Kitty will be volunteering herself to join a fund raising working party for setting up the Centre for Asian Health Research & Evaluation (CAHRE) at the School of Population Health, the University of Auckland.

In addition, Kitty is also creating a community project named Chinese Positive Ageing Project to assist local Chinese elderly to achieve fullness of their life in New Zealand. She has been committed to promoting the health and well-being of Chinese people. She is an active and effective practitioner with a big heart. Kitty’s role at work is the Marketing and Strategic Planner of Ora Limited. Her managerial role is to oversee the Marketing Department and to promote the Educational Programme called Kiwi Ora Programme effectively amongst migrant’s communities.

Dr Samson Tse Dr Samson Tse is the Associate Dean International at the Faculty of Medical and Health Sciences, The University of Auckland.

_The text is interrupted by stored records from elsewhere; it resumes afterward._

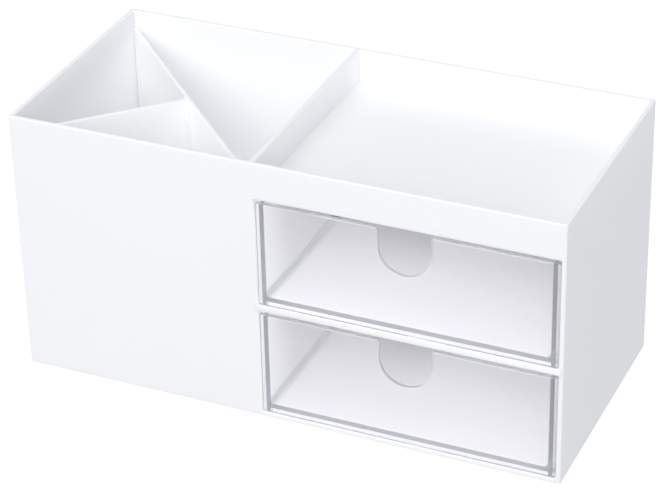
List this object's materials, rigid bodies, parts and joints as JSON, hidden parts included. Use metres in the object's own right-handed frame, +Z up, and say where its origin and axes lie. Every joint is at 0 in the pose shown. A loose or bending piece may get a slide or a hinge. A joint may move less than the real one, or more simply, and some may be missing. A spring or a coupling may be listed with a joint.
{
  "type": "desk organizer",
  "caption": "Free-standing desk organizer with a divided pen bin, an open top tray and clear pull-out drawers with finger notches.",
  "frame": {"origin": "under the middle of the housing, on the surface that the foot pads stand on", "axes": "+Z up; the drawers and their finger notches face -Y; +X runs along the long side, from the pen bin to the drawers"},
  "size_m": [0.242, 0.11, 0.1206],
  "materials": {
    "white_plastic": "smooth moulded, softly glossy",
    "divider_plastic": "smooth moulded, softly glossy",
    "clear_plastic": "transparent, polished",
    "pad_rubber": "matt"
  },
  "bodies": {
    "housing_body": {"housing": "white_plastic", "base_panel": "white_plastic", "drawer_shelf": "white_plastic", "front_left_foot": "pad_rubber", "front_right_foot": "pad_rubber", "rear_left_foot": "pad_rubber", "rear_right_foot": "pad_rubber"},
    "upper_drawer_body": {"upper_drawer": "clear_plastic"},
    "lower_drawer_body": {"lower_drawer": "clear_plastic"},
    "long_divider_body": {"long_divider": "divider_plastic"},
    "short_divider_body": {"short_divider": "divider_plastic"}
  },
  "joints": [
    {"name": "upper_drawer_slide", "type": "slide", "parent": "housing_body", "child": "upper_drawer_body", "axis": [0, -1, 0], "range_m": [0, 0.088]},
    {"name": "lower_drawer_slide", "type": "slide", "parent": "housing_body", "child": "lower_drawer_body", "axis": [0, -1, 0], "range_m": [0, 0.088]},
    {"name": "long_divider_lift", "type": "slide", "parent": "housing_body", "child": "long_divider_body", "axis": [0, 0, 1], "range_m": [0, 0.12]},
    {"name": "short_divider_lift", "type": "slide", "parent": "housing_body", "child": "short_divider_body", "axis": [0, 0, 1], "range_m": [0, 0.12]}
  ]
}
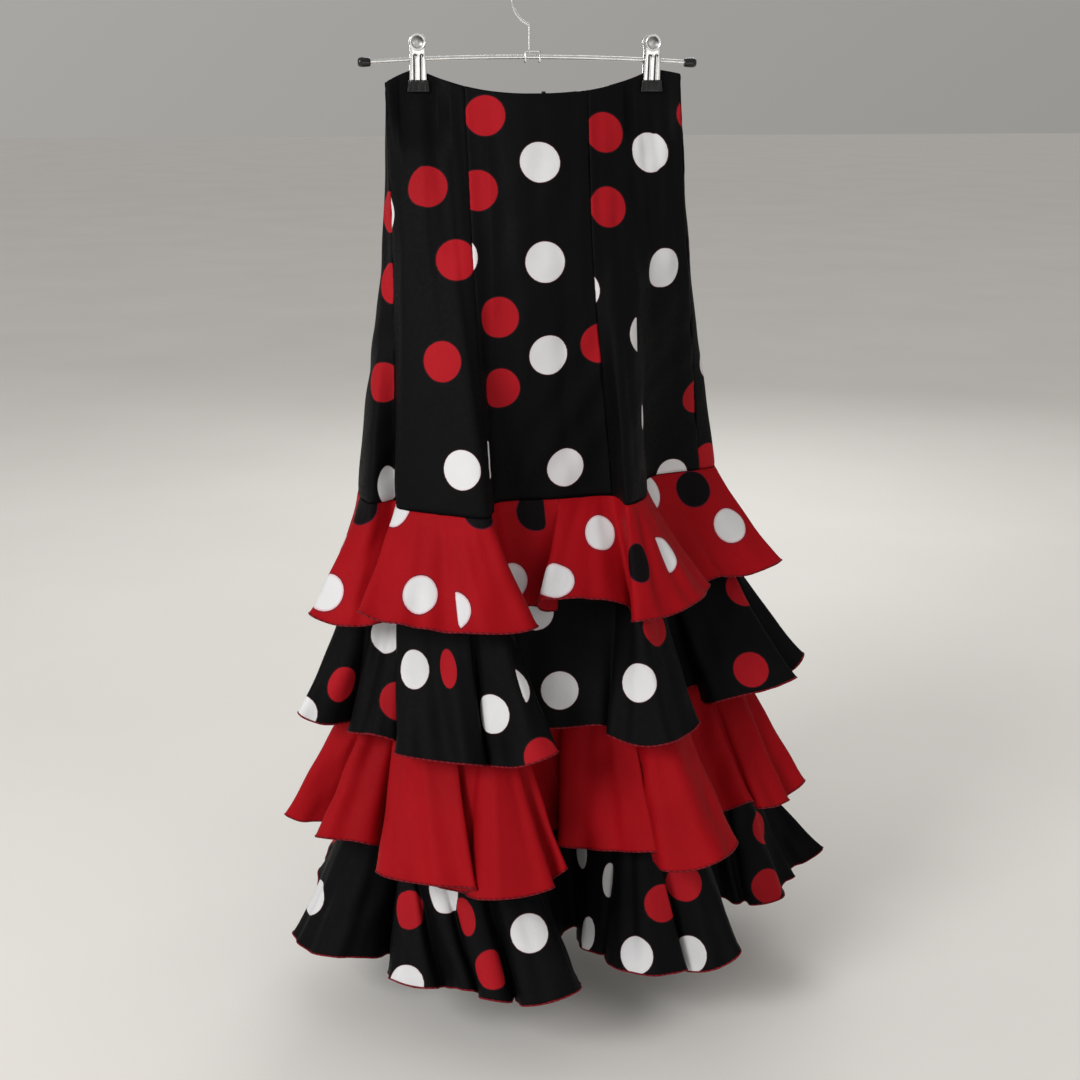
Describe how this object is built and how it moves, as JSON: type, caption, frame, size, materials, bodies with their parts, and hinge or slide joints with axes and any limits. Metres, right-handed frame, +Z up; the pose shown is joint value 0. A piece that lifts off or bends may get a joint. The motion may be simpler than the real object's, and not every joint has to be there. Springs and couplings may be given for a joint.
{
  "type": "flamenco skirt on a clip hanger",
  "caption": "Gored upper skirt with tiers of flounces below, hung by its waist from two clips on a wire-hooked metal hanger",
  "frame": {"origin": "the inner crown of the hanger's hook, where it sits on its rail", "axes": "+Z up, +X along the hanger bar to the viewer's right, the skirt's front towards -Y"},
  "size_m": [0.662, 0.5148, 1.0737],
  "materials": {
    "black_crepe": "black crepe printed with red and white dots",
    "red_crepe": "red crepe, the first tier printed with white and black dots",
    "hanger_steel": "satin plated steel",
    "black_plastic": "glossy black plastic"
  },
  "bodies": {
    "root": {"gore_front_centre": "black_crepe", "gore_front_side_left": "black_crepe", "gore_front_side_right": "black_crepe", "gore_back_side_left": "black_crepe", "gore_back_side_right": "black_crepe", "gore_back_left": "black_crepe", "gore_back_right": "black_crepe", "ruffle_base": "black_crepe", "ruffle_1": "red_crepe", "ruffle_2": "black_crepe", "ruffle_3": "red_crepe", "ruffle_4": "black_crepe", "back_zip_slider": "black_plastic", "hanger_bar": "hanger_steel", "hanger_hook": "hanger_steel", "hanger_saddle": "hanger_steel", "cap_left": "black_plastic", "cap_right": "black_plastic", "clip_left_front_leg": "hanger_steel", "clip_left_front_tip": "black_plastic", "clip_left_back_leg": "hanger_steel", "clip_left_back_tip": "black_plastic", "clip_left_spring": "hanger_steel", "clip_right_front_leg": "hanger_steel", "clip_right_front_tip": "black_plastic", "clip_right_back_leg": "hanger_steel", "clip_right_back_tip": "black_plastic", "clip_right_spring": "hanger_steel"}
  },
  "joints": []
}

Samson also holds the position of Senior Lecturer in Mental Health Development and Director of the Centre for Asian Health Research and Evaluation (CAHRE), School of Population Health, Tamaki Campus. Samson is a native of Hong Kong and has been in New Zealand for over 15 years. He is married with an 11-year old son. The family spent 13 years in Dunedin before settling in Mairangi Bay, Auckland. His research and teaching interests include mental health, psychiatric rehabilitation, Asian health and problem gambling.